Sebelumnya, KPU sebagai terlapor membacakan tanggapan mereka secara tertulis. Edho yang membacakan jawaban dari para anggota KPU itu menyampaikan, dalam pandangan terlapor, laporan itu kabur karena tidak menjelaskan secara rinci mengenai perbuatan mana yang dilakukan KPU yang dapat dikualifikasikan sebagai pelanggaran administratif pemilu dan dapat menimbulkan kerugian para pelapor.

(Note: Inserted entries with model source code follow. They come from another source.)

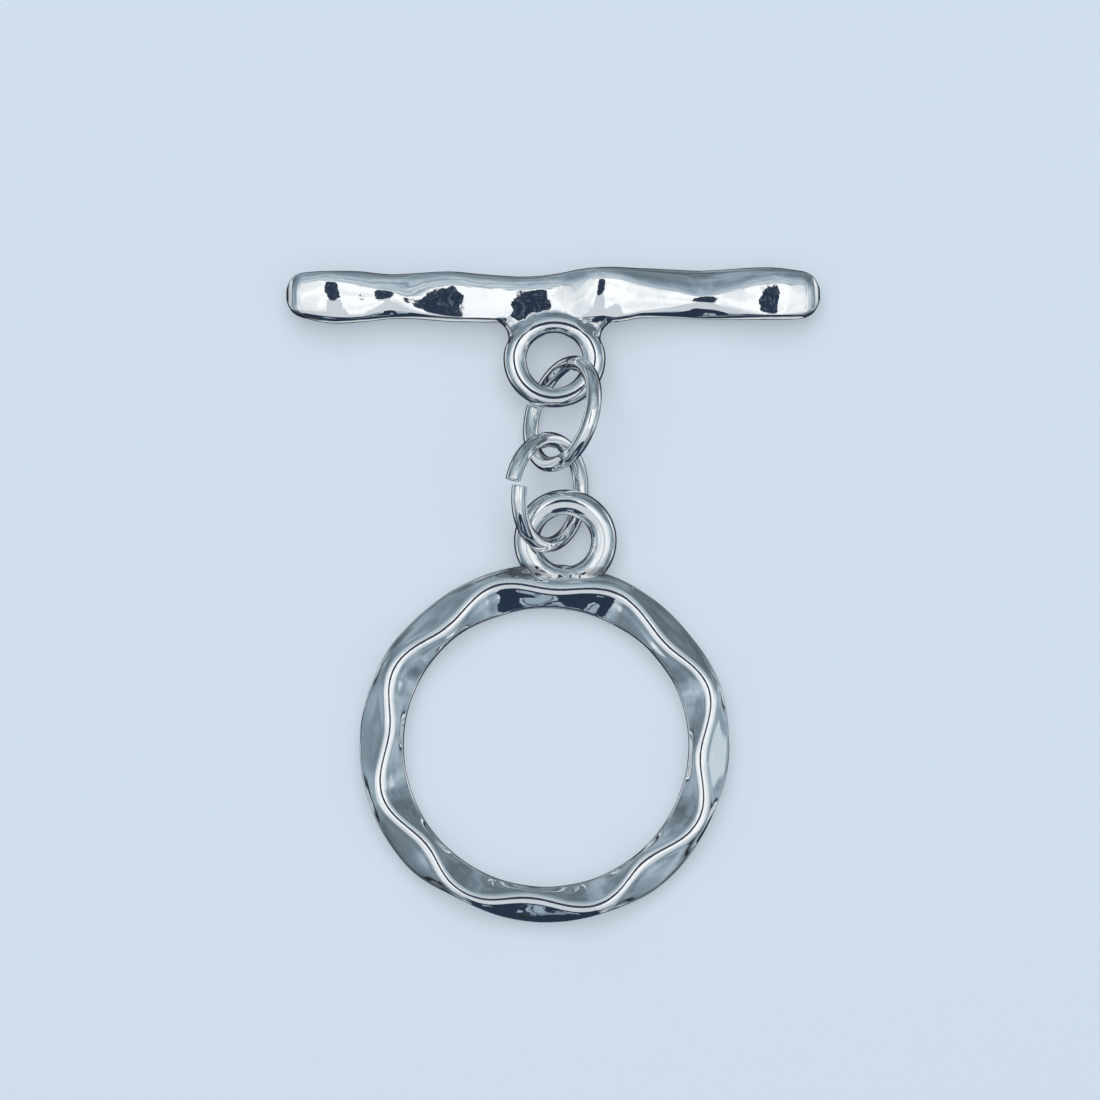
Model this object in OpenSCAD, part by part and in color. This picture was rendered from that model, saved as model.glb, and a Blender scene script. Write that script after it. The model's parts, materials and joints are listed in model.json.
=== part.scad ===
// Toggle clasp of bright cast white metal, lying on a flat surface.
// A hammered crossbar and a ring with a wavy crest each carry a soldered eye,
// and two round-wire jump rings join the eyes. Lengths in millimetres, +Z up,
// +Y from the ring towards the bar. The origin is under the middle of the whole.

/* [Bar] */
// Length of the crossbar from end to end
bar_length = 34.9; // [30:0.1:44]
// Width of the crossbar at its widest swelling
bar_width = 3.6; // [3.2:0.05:4.2]
// Height of the crossbar at its highest swelling
bar_height = 3.2; // [3:0.05:3.8]
// Length over which each end of the crossbar rounds off
bar_end_round = 1.3; // [0.6:0.05:2]

/* [Ring] */
// Outer diameter of the toggle ring
ring_width = 24; // [22:0.1:28]
// Diameter of the opening that the crossbar passes through
ring_opening = 18.4; // [16:0.1:19]
// Height of the wavy crest above the flat back
crest_height = 2.4; // [2.3:0.05:3]
// Width of the rounded bead along the crest
crest_bead = 0.66; // [0.5:0.02:0.8]
// Height of the rim in the middle of a scoop
rim_low = 1.35; // [1:0.05:1.5]
// Height of the rim where two scoops meet
rim_high = 1.85; // [1.6:0.05:1.9]
// Bevel along both edges of the flat back
back_bevel = 0.15; // [0.05:0.01:0.25]

/* [Eyes] */
// Hole of the eye on the crossbar
bar_eye_hole = 3.66; // [3.4:0.02:4]
// Wire of the eye on the crossbar
bar_eye_wire = 1.5; // [1.3:0.02:1.6]
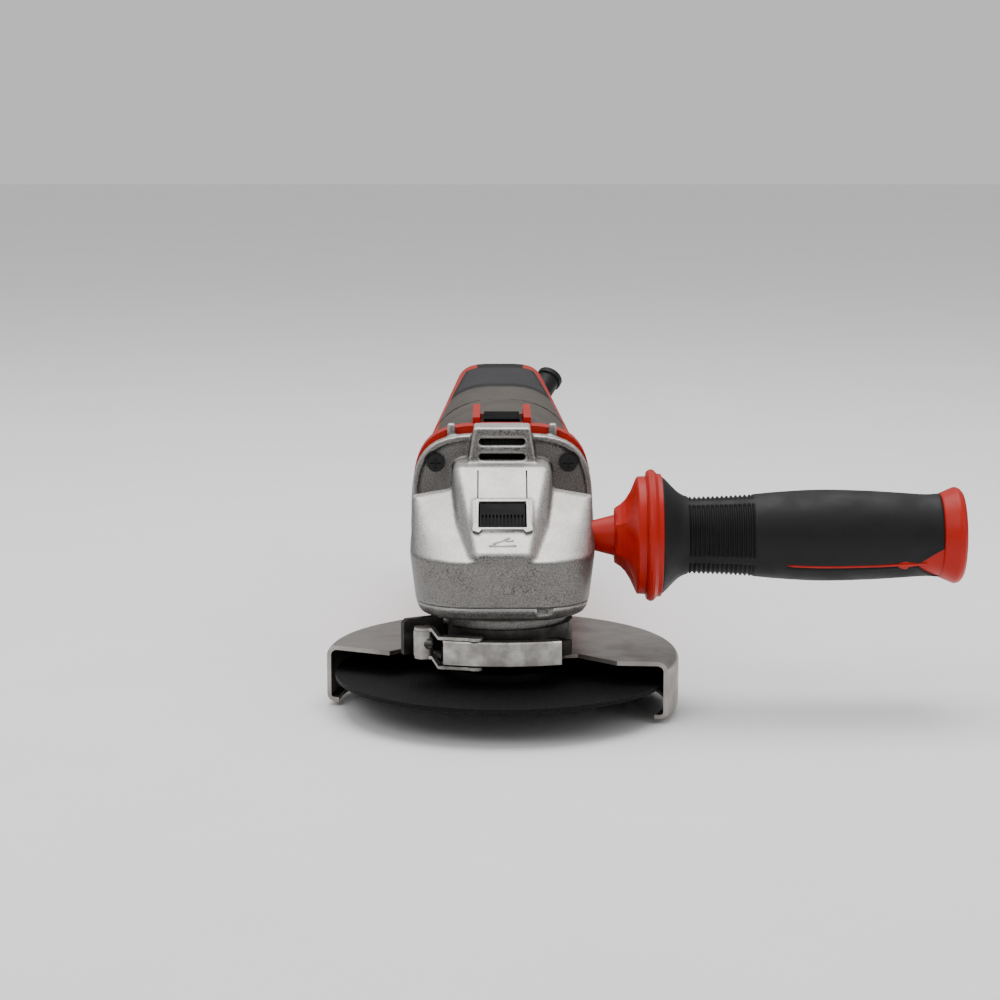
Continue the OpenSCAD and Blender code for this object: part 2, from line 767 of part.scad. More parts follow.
module motor_housing() {
  slider_y0 = ring_end + 4;
  color("#C4342A") difference() {
    union() {
      slab(head_back, ring_end - head_back, oval(ring_x, axis_z - flange_down - 1.2, axis_z,
        axis_z + body_top + 2.5, 3.7));
      difference() {
        motor_outer(0);
        difference() {
          front_grip_zone(0);
          motor_outer(grip_t);
        }
      }
      for (x = [-9.9, 9.9])
        block(x - 1.4, x + 1.4, ring_end - 2, slider_y0 + 34, axis_z + 20, axis_z + body_top + 4.6);
      block(-8.6, 8.6, ring_end - 2, slider_y0 + 34, axis_z + 22, axis_z + body_top + 0.8);
    }
    rod_y(stator_d / 2, head_back - 1, stack_end);
    rod_y(spigot_r - 1.4, stack_end, body_split + 1);
    block(-8.4, 8.4, head_back - 1, ring_end - 3, nose_top + 0.4, vent_top - 1.6);
    block(-8.5, 8.5, slider_y0 - 3, slider_y0 + 33, axis_z + body_top - 1.4, axis_z + 50);
    rod_channel(slider_y0 - 3, body_split + 1, slider_y0 + 33);
    for (x = [-screw_x, screw_x], z = [-screw_rise, screw_rise])
      rod_y(2.1, head_back - 1, flange_y + 18.2, x, axis_z + z);
    for (s = [-1, 1], i = [0:5])
      translate([s * body_w / 2, stack_end + 6 + i * 4.2, axis_z - 8])
        cube([14, 1.8, 17], center = true);
  }
  color("#C4342A") difference() {
    rod_y(spigot_r, body_split - 5, rear_bearing_y + 1);
    rod_y(spigot_r - 1.4, body_split - 6, rear_bearing_y - 1.8);
    rod_y(12.6, rear_bearing_y - 3, rear_bearing_y + 2);
    for (a = [45:90:315])
      translate([0, rear_bearing_y, axis_z]) rotate([0, a, 0]) translate([19.6, 0, 0])
        rotate([90, 0, 0]) cylinder(r = 5, h = 10, center = true);
  }
}

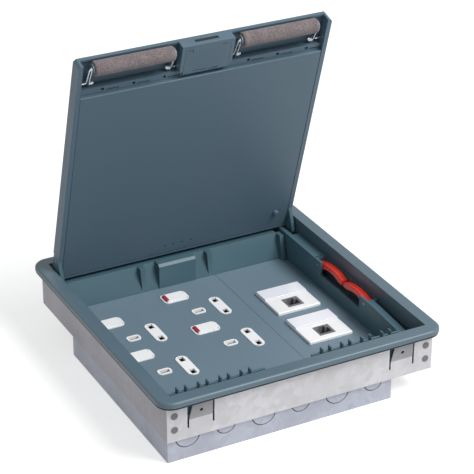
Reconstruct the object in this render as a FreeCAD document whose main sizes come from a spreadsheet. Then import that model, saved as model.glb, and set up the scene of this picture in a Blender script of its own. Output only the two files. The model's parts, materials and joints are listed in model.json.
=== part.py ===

”Dalam pandangan terlapor, KPU juga menilai laporan itu kurang pihak karena tidak menjadikan parpol peserta pemilu sebagai pihak terlapor dalam perkara tersebut,” kata Edho.
KPU juga mengatakan, pada pokoknya dalam UU No 7/2017 tentang Pemilu tidak pernah diatur mekanisme atau metode tata cara penghitungan keterwakilan perempuan paling sedikit 30 persen. Karena UU Pemilu tidak mengatur mekanisme atau penghitungan keterwakilan perempuan minimal 30 persen itu, KPU mengatur mekanisme dan metode penghitungan pembulatan ke atas dan ke bawah sebagaimana diatur dalam Pasal 8 Ayat (2) Peraturan KPU Nomor 10 Tahun 2023 tentang Pencalonan Anggota Dewan Perwakilan Rakyat, Dewan Perwakilan Rakyat Daerah Provinsi, dan Dewan Perwakilan Rakyat Daerah Kabupaten/kota.
Pasal tersebut kemudian diuji materi ke MA dan melalui putusan nomor 24P/HUM/2023 tanggal 29 Agustus 2023 dibatalkan karena dianggap bertentangan dengan peraturan di atasnya. Putusan diterima secara resmi oleh KPU pada 11 September 2023 pada saat memasuki tahapan masukan dan tanggapan masyarakat atas daftar calon sementara (DCS). Berdasarkan hal itu, perubahan DCS dan DCT hanya dapat terjadi apabila memenuhi ketentuan Pasal 81 Ayat (1) PKPU No 10/2023.
”Penerbitan Keputusan KPU 1562/2023 tidak bertentangan dengan peraturan perundang-undangan karena pada pokoknya dalam menindaklanjuti putusan MA 24P/HUM/2023, KPU telah menerbitkan surat nomor 1075/PL.01.4-SD/05/2023 perihal tindak lanjut Putusan Mahkamah Agung Nomor 24P/HUM/2023 tertanggal 1 Oktober 2023,” ujar Edho.
Dengan alasan tersebut, KPU meminta kepada majelis pemeriksa Bawaslu untuk menolak seluruh laporan atau setidak-tidaknya menyatakan laporan tidak dapat diterima serta menyatakan KPU tidak terbukti secara sah dan meyakinkan melakukan pelanggaran administratif pemilu.